[Material provided]
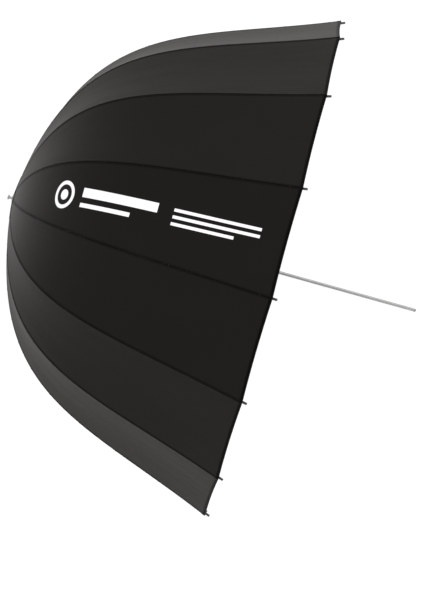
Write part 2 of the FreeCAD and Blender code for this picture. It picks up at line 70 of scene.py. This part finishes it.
# The rods' line, from the hinges at the crown to the tips.
RIBS = 16
HALF_GORE = math.pi / RIBS
HINGE_DEPTH = 0.015
HINGE_RADIUS = 0.016
ROD_CROWN_PULL = 0.484
ROD_RIM_PULL = 0.440
ROD_INSET = 0.0062
ROD_OVERHANG = 0.006
ROD_RADIUS = 0.002
KNUCKLE_SHARE = 0.36

# How the sewn cloth departs from the flat gores between the ribs.
GORE_SAG = 0.0035
HEM_SCALLOP = 0.0025
HEM_WIDTH = 0.010
HEM_SWELL = 0.0006
HEM_SHOULDER = 0.0012
HEM_FOLD = 0.0016
SEAM_HALF_WIDTH = 0.0042
SEAM_SWELL = 0.0004
SEAM_SHOULDER = 0.82

# The share of the rib's line over which the hem's turned-in cloth gains its thickness.
HEM_FOLD_SHARE = 0.0015

# Where the cloth is cut, as lengths along the rib from the cloth's hole. The patch lies over the
# cover round the crown, and presses flat under the ferrule's flange.
CROWN_LENGTH = 0.026
PATCH_LENGTH = 0.060
SHOULDER_LENGTH = 0.220
PATCH_SWELL = 0.0008
PATCH_UNDERSIDE = 0.0006
PATCH_LIFT = 0.0007
FLANGE_RAMP = 0.004

# A tie's turns of thread, and the shape of each: wide round the rod, narrow through the cloth.
THREAD_RADIUS = 0.00038
TIE_TURNS = 3
TIE_WIDENING = 1.25
TIE_NARROWING = 0.45

FLANGE_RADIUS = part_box("ferrule")[1].z
cover_low, cover_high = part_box("canopy_cover")
RIM_RADIUS = cover_high.z
CROWN_X = cover_low.x - CLOTH_HOLE / math.tan(CROWN_SLOPE)
DEPTH = cover_high.x - CROWN_X


def slope_vector(slope):
    return Vector((math.cos(slope), 0, math.sin(slope)))


def bezier(poles, share):
    """The point of a cubic Bezier curve at share of its range."""
    while len(poles) > 1:
        poles = [a.lerp(b, share) for a, b in zip(poles, poles[1:])]
    return poles[0]


def rib_poles():
    """Poles of the cover's outer line along rib 1."""
    first, last = slope_vector(CROWN_SLOPE), slope_vector(RIM_SLOPE)
    crown = Vector((CROWN_X, 0, 0))
    start = crown + first * (CLOTH_HOLE / first.z)
    end = crown + Vector((DEPTH, 0, RIM_RADIUS))
    return [start, start + first * CROWN_PULL, end - last * RIM_PULL, end]


def rod_poles():
    """Poles of the centreline of rib 1's rods."""
    first, last = slope_vector(CROWN_SLOPE), slope_vector(RIM_SLOPE)
    hinge = Vector((CROWN_X + HINGE_DEPTH, 0, HINGE_RADIUS))
    rim_end = Vector((CROWN_X + DEPTH, 0, RIM_RADIUS))
    end = rim_end + Vector((last.z, 0, -last.x)) * ROD_INSET + last * ROD_OVERHANG
    return [hinge, hinge + first * ROD_CROWN_PULL, end - last * ROD_RIM_PULL, end]


POLES = rib_poles()
ROD_POLES = rod_poles()


def rib_line(share):
    """The point and the unit direction of the cover's outer line at share from crown to rim."""
    step = 0.0005
    before = bezier(POLES, max(share - step, 0))
    after = bezier(POLES, min(share + step, 1))
    return bezier(POLES, share), (after - before).normalized()


def arc_lengths(count=400):
    """Lengths along the rib line at evenly spaced shares."""
    lengths = [0.0]
    last = bezier(POLES, 0)
    for step in range(1, count + 1):
        point = bezier(POLES, step / count)
        lengths.append(lengths[-1] + (point - last).length)
        last = point
    return lengths


ARC = arc_lengths()
RIB_LENGTH = ARC[-1]


def length_at(share):
    place = share * (len(ARC) - 1)
    step = min(int(place), len(ARC) - 2)
    return ARC[step] + (ARC[step + 1] - ARC[step]) * (place - step)


def share_at(length):
    """The share of the rib line's range at which it is length long."""
    low, high = 0.0, 1.0
    for _ in range(30):
        middle = (low + high) / 2
        low, high = (middle, high) if length_at(middle) < length else (low, middle)
    return (low + high) / 2


def share_over(point):
    """The share of the rib line's range at which the plane across it holds point."""
    low, high = 0.0, 1.0
    for _ in range(30):
        middle = (low + high) / 2
        on_line, along = rib_line(middle)
        low, high = (middle, high) if (point - on_line).dot(along) > 0 else (low, middle)
    return (low + high) / 2


def ease(value):
    value = min(max(value, 0.0), 1.0)
    return value * value * (3 - 2 * value)


def around(number):
    """The turn about the shaft from rib 1 to this rib."""
    return Matrix.Rotation(2 * math.pi * number / RIBS, 3, "X")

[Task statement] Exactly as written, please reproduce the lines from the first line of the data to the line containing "KNUCKLE_SHARE = 0.36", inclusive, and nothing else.

[Finished exercise]
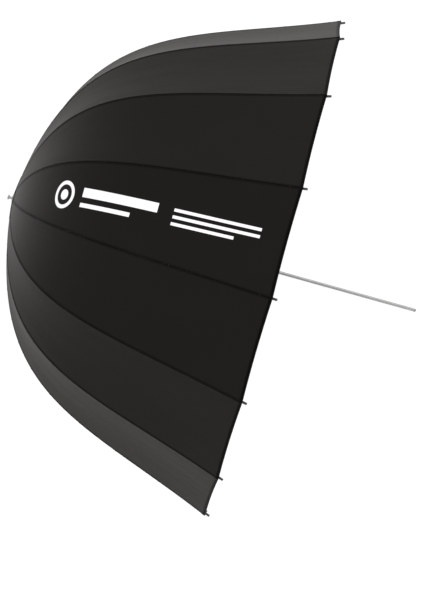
Write part 2 of the FreeCAD and Blender code for this picture. It picks up at line 70 of scene.py. This part finishes it.
# The rods' line, from the hinges at the crown to the tips.
RIBS = 16
HALF_GORE = math.pi / RIBS
HINGE_DEPTH = 0.015
HINGE_RADIUS = 0.016
ROD_CROWN_PULL = 0.484
ROD_RIM_PULL = 0.440
ROD_INSET = 0.0062
ROD_OVERHANG = 0.006
ROD_RADIUS = 0.002
KNUCKLE_SHARE = 0.36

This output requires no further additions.